Multiplying by 2/2 will cause the denominator to be equal to the denominator of the end expression.
Getting an expression to look closer to another equal expression will almost always help in showing that the two expressions are in fact equal.

#### Dr.Peterson

##### Elite Member
The question asks "what is the exact value of [imath]\sin(-105^\circ)[/imath] using the half-angle identities." I tried solving it and came to the answer [imath]-\frac{\sqrt{2+\sqrt{3}}}{2}[/imath]. This answer is correct, but in the quiz it is represented as [imath]\frac{- \sqrt{2} - \sqrt{6}}{4}[/imath]. I'm not sure how to go from [imath]-\frac{\sqrt{2+\sqrt{3}}}{2}[/imath] to [imath]\frac{- \sqrt{2} - \sqrt{6}}{4}[/imath] and would appreciate help!
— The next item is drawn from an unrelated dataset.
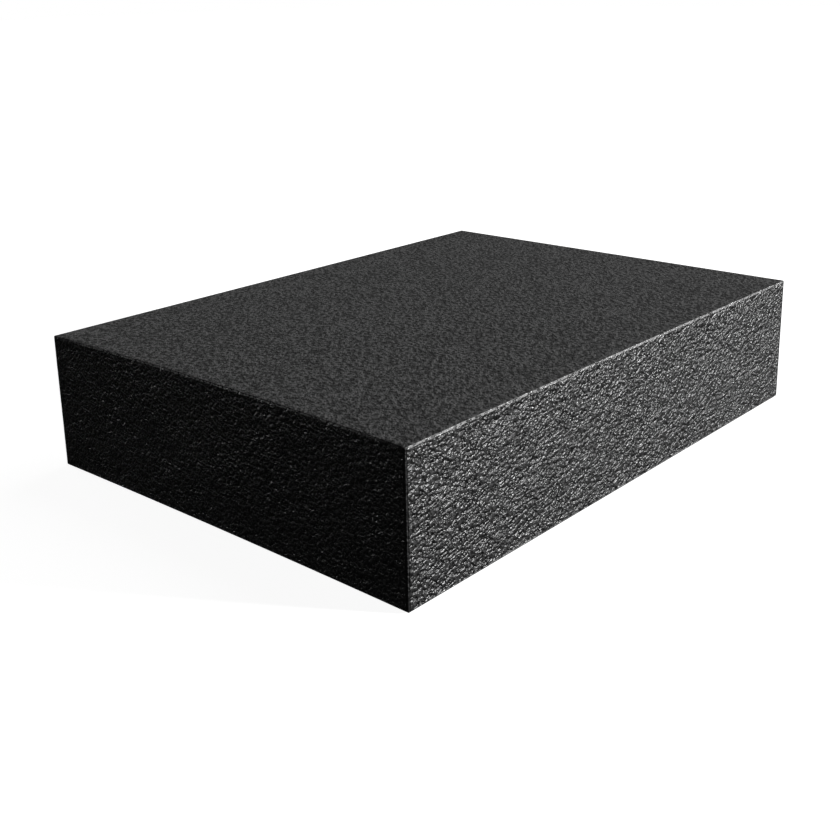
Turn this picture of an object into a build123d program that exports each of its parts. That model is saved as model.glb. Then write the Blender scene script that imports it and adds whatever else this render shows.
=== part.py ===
from build123d import *
import os

# Bench block sawn from a thick sheet of black closed-cell foam, used to prop, space or level work
# Millimetres, +Z up; the origin is the centre of the underside, X runs along the block's length

os.makedirs("parts", exist_ok=True)

# Overall size: 9 1/2 in by 7 in, from a sheet a little over 2 in thick
length = 241.3
width = 177.8
thickness = 52.0

# Two sides are sawn slightly hollow, because the foam gives way in front of the saw
# Each value is how far the middle of the edge lies inside the straight line between its corners
end_hollow_top = 2.2
end_hollow_bottom = 0.7
front_hollow_top = 0.6

# The cut edges and corners are a little blunt, by about one foam cell
edge_radius = 0.8

# Corners of the outline: left and right are the ends, front and back the long sides
left = -length / 2
right = length / 2
front = -width / 2
back = width / 2
front_left = (left, front)
front_right = (right, front)
back_right = (right, back)
back_left = (left, back)


def straight_sides():
    """The far end and the back of an outline, which are straight from corner to corner."""
    Line(front_right, back_right)
    Line(back_right, back_left)


def foam_block():
    """The block: ruled sides between the outline of its underside and that of its top."""
    with BuildPart() as block:
        with BuildSketch(Plane.XY):
            with BuildLine():
                Line(front_left, front_right)
                straight_sides()
                SagittaArc(back_left, front_left, end_hollow_bottom)
            make_face()
        with BuildSketch(Plane.XY.offset(thickness)):
            with BuildLine():
                SagittaArc(front_left, front_right, front_hollow_top)
                straight_sides()
                SagittaArc(back_left, front_left, end_hollow_top)
            make_face()
        loft(ruled=True)
        fillet(block.edges(), radius=edge_radius)
    return block.part


export_step(foam_block(), "parts/foam_block.step")
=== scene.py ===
import math

import bpy
from mathutils import Matrix, Vector, noise
from mathutils.geometry import delaunay_2d_cdt


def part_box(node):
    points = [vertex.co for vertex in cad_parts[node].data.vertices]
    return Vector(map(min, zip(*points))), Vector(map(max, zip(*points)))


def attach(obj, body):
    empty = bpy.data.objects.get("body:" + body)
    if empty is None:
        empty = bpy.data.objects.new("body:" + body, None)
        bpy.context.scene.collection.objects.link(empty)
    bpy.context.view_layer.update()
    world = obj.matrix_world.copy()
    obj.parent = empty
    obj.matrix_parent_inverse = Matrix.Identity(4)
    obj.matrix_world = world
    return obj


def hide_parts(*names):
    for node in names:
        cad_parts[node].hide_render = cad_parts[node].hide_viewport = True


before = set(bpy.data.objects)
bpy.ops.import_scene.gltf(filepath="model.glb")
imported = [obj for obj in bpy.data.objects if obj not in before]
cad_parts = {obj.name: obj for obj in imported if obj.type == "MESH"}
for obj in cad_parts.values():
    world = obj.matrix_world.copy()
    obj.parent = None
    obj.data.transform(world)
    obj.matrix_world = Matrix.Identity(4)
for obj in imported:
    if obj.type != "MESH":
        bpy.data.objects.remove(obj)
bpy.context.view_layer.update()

# Metres and degrees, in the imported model's frame: the origin is the centre of the underside
MM = 0.001
NODE = "foam_block"
low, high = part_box(NODE)
size = high - low
middle = (low + high) / 2

# Hollow of two sawn walls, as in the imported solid: the end at low X and the side at low Y
END_HOLLOW_TOP = 2.2 * MM
END_HOLLOW_BOTTOM = 0.7 * MM
FRONT_HOLLOW_TOP = 0.6 * MM

# Rounding of the edges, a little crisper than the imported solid's
EDGE_RADIUS = 0.45 * MM
FILLET_STEPS = 3

# Mesh steps on the walls, on the top and on the underside, and a lattice's gap from its rim, in steps
WALL_STEP = 0.82 * MM
TOP_STEP = 1.75 * MM
BASE_STEP = 2.6 * MM
LATTICE_GAP = 0.75

# Height of an equilateral triangle, as a share of its side
TRIANGLE_HEIGHT = math.sqrt(0.75)

# Points that agree to this many decimals of a metre are one
MERGE_DIGITS = 7

# Triangulation of the flat faces: its tolerance in metres, and the mode that stays inside the rim
MERGE_DISTANCE = 1e-9
INSIDE_RIM = 1

# Relief in the mesh: depth below the nominal surface, wavelength, and how much finer the second wave is
WALL_RELIEF = 0.22 * MM
WALL_WAVE = 3.0 * MM
WALL_OCTAVE = 1.9
TOP_RELIEF = 0.10 * MM
TOP_WAVE = 5.0 * MM
TOP_OCTAVE = 2.1

# Mean of the relief and its swing, as shares of the depth, and the weight of the second wave
RELIEF_MEAN = 0.5
RELIEF_SWING = 0.4
OCTAVE_WEIGHT = 0.5

# Share of the relief that is left at an edge, and the margin over which the rest comes back
CALM_SHARE = 0.15
CALM_MARGIN = 2.5 * MM

# Scale of the bake map on the walls, on the top and on the underside, in image widths per metre
WALL_MAP = 3.3
TOP_MAP = 2.5
BASE_MAP = 1.5

# Wrinkles of the sawn walls. The saw draws them out along the walls and slightly uphill
WRINKLE_SCALE = 1000.0
WRINKLE_DETAIL = 1.5
WRINKLE_DEPTH = 1.15 * MM
WRINKLE_STRETCH = (1.3, 1.1, 1.0)
WRINKLE_CLIMB = -12
FOLD_SCALE = 480.0
FOLD_DETAIL = 0.0
FOLD_SHARE = 0.5

# Broad patches of the walls, in which the wrinkles are shallower or deeper
PATCH_SCALE = 90.0
PATCH_DETAIL = 2.0
PATCH_NOISE = (0.3, 0.7)
PATCH_DEPTHS = (0.85, 1.15)

# Tones of the walls: painted shade darkens the valleys of the wrinkles, and the ridges keep the foam's dark
# tone
VALLEY_SHADE = (0.0015, 0.0015, 0.0015, 1)
RIDGE = (0.042, 0.042, 0.0425, 1)
RIDGE_NOISE = (0.35, 0.65)

# Fine grain of the top and underside, a little longer along a diagonal
GRAIN_SCALE = 780.0
GRAIN_DETAIL = 2.0
GRAIN_DEPTH = 0.8 * MM
GRAIN_STRETCH = (1.25, 1.0, 1.0)
GRAIN_TURN = 42
GRAIN_DARK = (0.002, 0.002, 0.002, 1)
GRAIN_LIGHT = (0.084, 0.084, 0.084, 1)
GRAIN_NOISE = (0.4, 0.61)

# Borders, as distances from the top or the underside, over which the grain gives way to the wrinkles
GRAIN_BORDER = (0.25 * MM, 0.6 * MM)

# Painted highlight, a pale colour along the rim of the long sides: its outer and inner border, and its fade
# towards the ends
RIM_HIGHLIGHT = (0.42, 0.42, 0.42, 1)
RIM_OUTER = (0.12 * MM, 0.2 * MM)
RIM_INNER = (0.65 * MM, 0.9 * MM)
RIM_FADE = (1.2 * MM, 0.4 * MM)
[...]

Thank you !
What you want to do is to denest a radical, This concept is demonstrated here:

I am curious, though, why they would tell you to use half-angle identities, which naturally result in the form you got, but then give an answer in a form naturally obtained by angle-sum identities. I suspect the solution writer didn't read the problem carefully, and didn't do what it said to do.

(I'd also like to see your actual work, just to see how it compares to mine, and whether there is some point along the way where it would be natural to change the form of the answer.)